6/ Les gilets jaunes sont donc un retour du réel. Idéologiquement, socialement, le mouvement est ambivalent : il est par définition transclasse, tout en ayant une composante populaire, ouvrière et employée indéniable ; il met en mouvement les secteurs les moins « politisés » de la population ; il n’existe aucune instance d’auto-organisation ou d’assemblée permettant d’intervenir sur des bases politiques. Il s’agit d’un mouvement de masse comme le pays en a peu connu depuis longtemps. Il relève aussi d’une donnée structurelle du capitalisme tardif : dans un contexte de chômage de masse, de précarité grandissante, de baisse du salaire réel, le lieu de travail est de moins en moins aisément le lieu de mobilisation par excellence. On retrouve aussi ce que les post-opéraïstes ont dit de la métropole comme hyper-usine, ou comme usine sociale, le poids de la logistique dans le fonctionnement du capital contemporain. On pourrait aussi souligner le fait qu’avec le libéralisme autoritaire que nous connaissons, avec la financiarisation voulue et mise en œuvre par l’État, les luttes populaires sont surdéterminées par l’élément politique. Il n’est en ce sens pas étonnant qu’une lutte de classe puisse avoir une revendication fiscale et non pas directement salariale. La conscience spontanée perçoit que le pouvoir n’y est pas pour rien dans l’ordre économique et social actuel.

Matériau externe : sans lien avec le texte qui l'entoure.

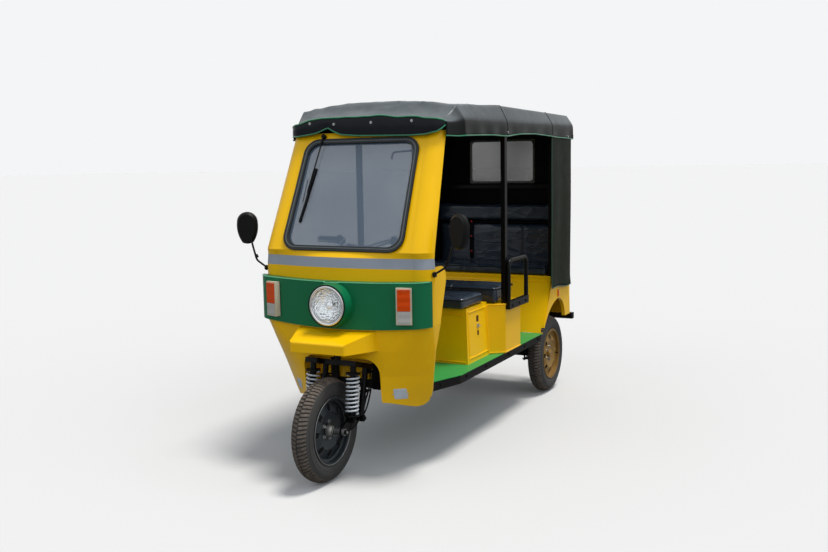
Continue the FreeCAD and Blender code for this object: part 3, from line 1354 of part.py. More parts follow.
def canopy_frame():
    pieces = []
    x0 = POST_X
    x1 = POST_X + POST_W
    for side in (-1, 1):
        a, b = sorted((side * x0, side * x1))
        pieces.append(box(a, b, RAIL_BEND_Y, TOP_RAIL_REAR, RAIL_LOW, RAIL_LOW + TOP_RAIL_H))
        drawn = [(side * x1, RAIL_BEND_Y + 1.0), (side * x0, RAIL_BEND_Y + 1.0),
                 (side * (x0 - RAIL_DRAW), TOP_RAIL_FRONT), (side * (x1 - RAIL_DRAW), TOP_RAIL_FRONT)]
        pieces.append(slab_z(drawn, RAIL_LOW, RAIL_LOW + TOP_RAIL_H))
        pieces.append(box(a, b, POST_Y, POST_Y + POST_D, BENCH_TOP, RAIL_LOW + 1.0))
        pieces.append(box(a, b, REAR_POST_Y, REAR_POST_Y + POST_W, SEAT_TOP, RAIL_LOW + 1.0))
        pieces.append(box(a, b, TOP_RAIL_REAR - POST_W, TOP_RAIL_REAR, SEAT_TOP, RAIL_LOW + 1.0))
    for y, half in ((TOP_RAIL_FRONT, x0 - RAIL_DRAW + 2.0), (TOP_RAIL_REAR - POST_W, x0 + 1.0)):
        pieces.append(box(-half, half, y, y + POST_W, RAIL_LOW, RAIL_LOW + TOP_RAIL_H))
    for z in (1130.0, 1330.0):
        pieces.append(box(-x0 - 1.0, x0 + 1.0, TOP_RAIL_REAR - POST_W + 2.0, TOP_RAIL_REAR - 2.0, z, z + POST_W))
    pieces += [bow(y) for y in BOW_YS]
    frame = fused(pieces)
    return frame.cut(body_solid(FRAME_SECTIONS, 470.0).cut(box(-600, 600, 0, 800, 0, 1600)))


def side_curtain():
    return box(CURTAIN_X, CURTAIN_X + CURTAIN_T, CURTAIN_FRONT, CURTAIN_REAR - CANOPY_T, CURTAIN_LOW, CURTAIN_TOP)


def rear_curtain():
    """Rear cloth with the frame of its clear window."""
    half = REAR_CURTAIN_HALF_W
    y = REAR_CURTAIN_Y
    sheet = box(-half, half, y, y + CURTAIN_T, SEAT_TOP, CURTAIN_TOP + 18.0)
    hole = box(-WINDOW_HALF_W, WINDOW_HALF_W, y - 1.0, y + CURTAIN_T + 1.0, WINDOW_LOW, WINDOW_HIGH - 20.0)
    corners = [e for e in hole.Edges if abs(e.tangentAt(e.FirstParameter).y) > 0.99]
    return sheet.cut(hole.makeFillet(24.0, corners))


def rear_window():
    y = REAR_CURTAIN_Y - WINDOW_T
    return box(-WINDOW_HALF_W - WINDOW_HEM, WINDOW_HALF_W + WINDOW_HEM, y, REAR_CURTAIN_Y,
               WINDOW_LOW - WINDOW_HEM, WINDOW_HIGH - 20.0 + WINDOW_HEM)


def armrest_loop():
    """Tube loop beside the bench with the flat bar that bolts it to the box."""
    x = LOOP_X
    path = [(x, LOOP_FRONT, LOOP_LOW), (x, LOOP_FRONT, LOOP_TOP), (x, LOOP_REAR, LOOP_TOP), (x, LOOP_REAR, LOOP_LOW)]
    tube = round_tube(path, [0, LOOP_ROUND, LOOP_ROUND, 0], LOOP_R)
    plate = box(x - LOOP_R, x + LOOP_R, LOOP_FRONT - LOOP_R, LOOP_REAR + LOOP_R, LOOP_LOW - LOOP_PLATE_H / 2.0,
                LOOP_LOW + LOOP_PLATE_H / 2.0)
    return fused([tube, plate])


def tail_lamp():
    z0 = TAIL_Z - TAIL_H / 2.0
    y0 = REAR_TOP_Y - 4.0
    lamp = box(TAIL_X - TAIL_W / 2.0, TAIL_X + TAIL_W / 2.0, y0, REAR_LOW_Y + TAIL_D, z0, z0 + TAIL_H)
    inside = slab_x(((REAR_LOW_Y, REAR_LOW_Z), (REAR_TOP_Y, SEAT_TOP), (REAR_TOP_Y - 60.0, SEAT_TOP),
                     (REAR_LOW_Y - 60.0, REAR_LOW_Z)), -500, 500)
    lamp = largest(lamp.cut(inside))
    back = [e for e in lamp.Edges if e.CenterOfMass.y > REAR_LOW_Y + TAIL_D - 1]
    return lamp.makeFillet(8.0, back)


def model():
    """Every piece by name."""
    right_centre = (-REAR_WHEEL_X, WHEELBASE, TYRE_R)
    back_rear = TOP_RAIL_REAR - POST_W
    split = 1.0 - AMBER_SHARE
    lenses = [indicator_lens(split + LENS_SPLIT, 1.0, 5.0), indicator_lens(0.0, split, 4.0)]
    back_pads = [
        cushion(BACK_PAD_HALF_W, BACK_PAD_FRONT, back_rear, SEAT_TOP + 4.0, BACK_PAD_TOP),
        cushion(BACK_PAD_HALF_W, ROLL_FRONT, back_rear, ROLL_LOW, ROLL_TOP)]
    return {
        "chassis_frame": chassis(),
        "leaf_springs": Part.makeCompound([leaf_pack(1), leaf_pack(-1)]),
        "rear_axle": rear_axle(),
        "drive_motor": drive_motor(),
        "floor_pan": floor_pan(),
        "leg_shield": leg_shield(),
        "wheel_housing": wheel_housing(),
        "nose_shelf": nose_shelf(),
        "front_band": front_band(),
        "windscreen_frame": windscreen_frame(),
        "windscreen_gasket": windscreen_gasket(),
        "windscreen_glass": windscreen_glass(),
        "wiper": wiper(),
        "dashboard": dashboard(),
        "brake_pedal": pedal(),
        "headlamp_bezel": headlamp_bezel(),
        "headlamp_bowl": headlamp_bowl(),
        "headlamp_lens": headlamp_lens(),
        "indicator_housings": pair(indicator_housing()),
        "indicator_lenses": Part.makeCompound(lenses + [mirrored(lens) for lens in lenses]),
        "mirrors": pair(mirror()),
        "driver_seat_box": driver_box(),
        "driver_cushion": cushion(DRIVER_BOX_TOP_HALF_W + DRIVER_PAD_OVERHANG, DRIVER_PAD_FRONT, DRIVER_PAD_REAR, DRIVER_BOX_TOP, DRIVER_PAD_TOP),
        "bench_box": bench_box(),
        "bench_cushion": cushion(BENCH_PAD_HALF_W, BENCH_PAD_FRONT, BENCH_PAD_REAR, BENCH_TOP, BENCH_PAD_TOP),
        "battery_block": battery(),
        "rear_fenders": pair(fender()),
        "rear_tub": rear_tub(),
        "rear_cushion": cushion(REAR_PAD_HALF_W, REAR_PAD_FRONT, REAR_PAD_REAR, SEAT_TOP, REAR_PAD_TOP),
        "rear_backrest": Part.makeCompound(back_pads),
        "canopy_frame": canopy_frame(),
        "canopy_cover": canopy_cover(),
        "curtains": Part.makeCompound([side_curtain(), mirrored(side_curtain()), rear_curtain()]),
        "rear_window": rear_window(),
        "armrest_loops": pair(armrest_loop()),
        "tail_lamps": pair(tail_lamp()),
        "front_fork": front_fork(),
        "fork_links": Part.makeCompound([fork_link(1), fork_link(-1)]),
        "fork_dampers": pair(damper()),
        "fork_springs": pair(spring_coil()),
        "front_axle": front_axle(),
        "handlebar": handlebar(),
        "handlebar_grips": pair(grip()),
        "front_tyre": tyre(FRONT_CENTRE),
        "front_rim": fused([rim(FRONT_CENTRE, 1, FRONT_DISC_CROWN), front_hub(FRONT_CENTRE)]),
        "rear_left_tyre": tyre(REAR_CENTRE),
        "rear_left_rim": fused([rim(REAR_CENTRE, 1, REAR_DISC_CROWN), rear_hub(REAR_CENTRE, 1)]),
        "rear_right_tyre": tyre(right_centre),
        "rear_right_rim": fused([rim(right_centre, -1, REAR_DISC_CROWN), rear_hub(right_centre, -1)]),
    }


def main():
    os.makedirs("parts", exist_ok=True)
    for name, shape in model().items():
        shape.translate(V(0, -Y_MIDDLE, 0))
        shape.exportStep("parts/" + name + ".step")
        print(name, len(shape.Solids), "solids", round(shape.Volume / 1e6, 3), "litres", shape.isValid())


main()
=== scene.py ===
"""Looks of a three-wheeled passenger rickshaw: finishes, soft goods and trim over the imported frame."""

import json
import logging
import math
from contextlib import contextmanager
from dataclasses import dataclass, field, replace
from enum import Enum
from typing import Iterable, Iterator, Optional, Sequence

import bmesh
import bpy
from mathutils import Matrix, Vector, noise
from mathutils.bvhtree import BVHTree

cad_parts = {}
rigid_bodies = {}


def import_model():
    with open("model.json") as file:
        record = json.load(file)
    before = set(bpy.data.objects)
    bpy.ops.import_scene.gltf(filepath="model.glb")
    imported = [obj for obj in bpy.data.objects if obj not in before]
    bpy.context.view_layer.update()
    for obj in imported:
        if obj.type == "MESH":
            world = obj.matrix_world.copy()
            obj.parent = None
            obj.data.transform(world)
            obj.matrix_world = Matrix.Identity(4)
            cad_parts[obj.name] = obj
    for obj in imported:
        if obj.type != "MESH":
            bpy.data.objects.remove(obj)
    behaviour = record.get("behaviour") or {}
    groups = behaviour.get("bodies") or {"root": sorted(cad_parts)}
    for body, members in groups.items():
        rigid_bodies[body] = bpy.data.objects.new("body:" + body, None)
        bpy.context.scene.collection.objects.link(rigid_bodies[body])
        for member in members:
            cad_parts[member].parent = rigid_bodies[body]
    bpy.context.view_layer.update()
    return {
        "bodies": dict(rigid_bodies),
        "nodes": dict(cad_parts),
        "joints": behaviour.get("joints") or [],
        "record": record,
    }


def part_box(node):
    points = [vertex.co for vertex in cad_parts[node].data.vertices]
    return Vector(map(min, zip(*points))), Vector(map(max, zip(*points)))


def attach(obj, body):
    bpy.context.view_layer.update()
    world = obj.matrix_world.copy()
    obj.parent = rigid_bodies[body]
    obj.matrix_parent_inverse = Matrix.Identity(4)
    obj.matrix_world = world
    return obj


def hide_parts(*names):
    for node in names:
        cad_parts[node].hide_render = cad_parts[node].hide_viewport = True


log = logging.getLogger("rickshaw")

Point = tuple[float, float, float]
Pair = tuple[float, float]
Spot = tuple[Vector, Vector]
Mesh = bpy.types.Mesh
Thing = bpy.types.Object
Tree = bpy.types.NodeTree
Node = bpy.types.Node
Socket = bpy.types.NodeSocket

LEFT = Vector((1.0, 0.0, 0.0))
BACK = Vector((0.0, 1.0, 0.0))
UP = Vector((0.0, 0.0, 1.0))

# Sizes are in millimetres and count along y from the front axle, as the real one is measured.
ORIGIN_Y = 1093.0
WHEELBASE = 2122.0
TYRE_R = 250.0
REAR_WHEEL_X = 375.0
# Points closer than this, in metres, are one
MERGE = 1e-6


def put(x: float, y: float, z: float) -> Vector:
    """Turns millimetres, with y counted rearwards from the front axle, into the frame's metres."""
    return Vector((x, y - ORIGIN_Y, z)) / 1000.0


def linear(colour: str, alpha: float = 1.0) -> tuple[float, float, float, float]:
    """Turns an sRGB hex colour into linear channels.

    Args:
        colour: Six hex digits after a hash.
        alpha: Opacity kept as it is.

    Returns:
        Linear red, green, blue and alpha.
    """
    channels = [int(colour[i:i + 2], 16) / 255.0 for i in (1, 3, 5)]
    bent = [c / 12.92 if c <= 0.04045 else ((c + 0.055) / 1.055) ** 2.4 for c in channels]
    return (bent[0], bent[1], bent[2], alpha)


def add(tree: Tree, kind: str, settings: Optional[dict] = None, links: Optional[dict] = None) -> Node:
    """Adds one node to a tree.

    Args:
        tree: Tree that gets the node.
        kind: Blender's name of the node type.
        settings: Values by attribute name, input name or input number.
        links: What feeds each input, by its name or number, as `feed` takes it.

    Returns:
        The new node.
    """
    node = tree.nodes.new(kind)
    for key, value in (settings or {}).items():
        if isinstance(key, str) and hasattr(node, key):
            setattr(node, key, value)
        else:
            node.inputs[key].default_value = value
    feed(tree, node, links or {})
    return node


def feed(tree: Tree, node: Node, links: dict) -> None:
    """Links sockets, or the first outputs of nodes, to a node's inputs by name or number."""
    for key, source in links.items():
        tree.links.new(source.outputs[0] if isinstance(source, Node) else source, node.inputs[key])


# Finishes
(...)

7/ Il est ironique qu’après plusieurs années de controverses parmi les Insoumis, la théorie du populisme version Laclau et Mouffe s’incarne non pas sous la forme d’un programme ou d’un leader, mais qu’elle se fasse vivante et active dans un mouvement social sans précédent. Par un contresens absolu, populistes de gauche et de droite avaient une lecture de Laclau et Mouffe comme une tactique de com’, et se battaient pour savoir si la Marseillaise, le drapeau tricolore ou la sortie de l’euro était le meilleur « signifiant vide » à hégémoniser. C’était oublier que ni la Marseillaise, ni la république, ni le drapeau tricolore ne sont des signifiants vides : ils sont chargés de l’histoire coloniale et du « pétainisme transcendantal » français. Un gilet jaune est, de ce point de vue, un bien meilleur candidat : quoi de plus vide qu’un gilet jaune ? Un signe de reconnaissance visible, dont la seule définition légale est d’être obligatoire en matière de sécurité routière, ni un signifiant national, ni citoyen, ni racial, ni social, ni générationnel. Le gilet jaune réalise le rêve tant du populiste laclau-mouffien, de la démocratie rancièrienne (« l’égalité de n’importe qui avec n’importe qui »), du générique badiousien, voire la singularité quelconque du bloom agambenien.
7bis/ Il faut à cet égard éviter toute naïveté à l’égard de cette ambivalence, et donner toute l’épaisseur qu’il faut aux dérapages racistes sur les barrages routiers, ainsi qu’à l’omniprésence des drapeaux tricolores chez les manifestants et manifestantes. Malgré la présence de non-Blancs, surtout dans les grandes agglomérations, il y a lieu de considérer une revendication de blanchité et de francité dans les mobilisations actuelles. Il n’est pas question « d’insécurité culturelle » ou « d’abandon des périurbains profonds », mais de ce que W.E.B. Du Bois appelait le « salaire psychologique et moral » de la blanchité. Dans un tissu social de plus en plus ravagé par la désindustrialisation et la perte du travail comme vecteur de structuration socio-psychique, avec l’étiolement des services publics et l’essor des inégalités, c’est la « nationalisation des classes populaires » qui est en crise. La francité et la blanchité sont les dernières identifications disponibles à de larges franges de la population, pour qui le multiculturalisme spontané et populaire des grandes villes ne fait que rendre encore plus criant leur propre risque de déclassement. Autrement dit, si le statut de « Français » sert aujourd’hui à dire à l’État qu’il ne remplit plus son contrat social-racial (l’intégration des nationaux par des privilèges sociaux et symboliques), il autorise aussi le déni de toute affinité élective entre toute une partie de ce mouvement et la tradition émancipatrice (drapeaux syndicaux, partis de gauche, etc.)
8/ Dès lors, là est le danger. Un signifiant vide (ou flottant) doit être hégémonisé. Par qui le sera-t-il ? Que le mouvement s’essouffle ou qu’il dure, il faut que les composantes progressistes du champ social parviennent à hégémoniser (même et surtout après-coup) la signification du gilet jaune. Ce ne peut être qu’en associant ce signifiant à d’autres signifiants : lutte contre la répression, solidarité, blocage, sabotage. C’est aussi pourquoi il est essentiel qu’en parallèle, l’antiracisme politique continue à déstabiliser l’identité française et la blanchité, et mette en accusation la structuration raciste de l’État. À ce titre, il est heureux que la mobilisation Rosa Parks, celle du 30 et 1e novembre, ait lieu dans la même séquence que les gilets jaunes, avec des modes d’action qui y font écho : boycott, disparition, grèves, manifestation. Même si ces deux moments sont déconnectés (et ils le sont de ne pas être du même « espace-temps » comme dirait l’autre), les deux mouvements, dans leur disjonction, permettent une polarisation contre l’extrême centre d’un côté, et l’extrême droite de l’autre, deux faces d’une même pièce dont le libéral-étatisme autoritaire et l’état d’urgence permanent sont la figure commune. Il y a là, de toute évidence, un défi à relever face à l’extrême droite, qui saura exploiter cette conjoncture confuse à son avantage.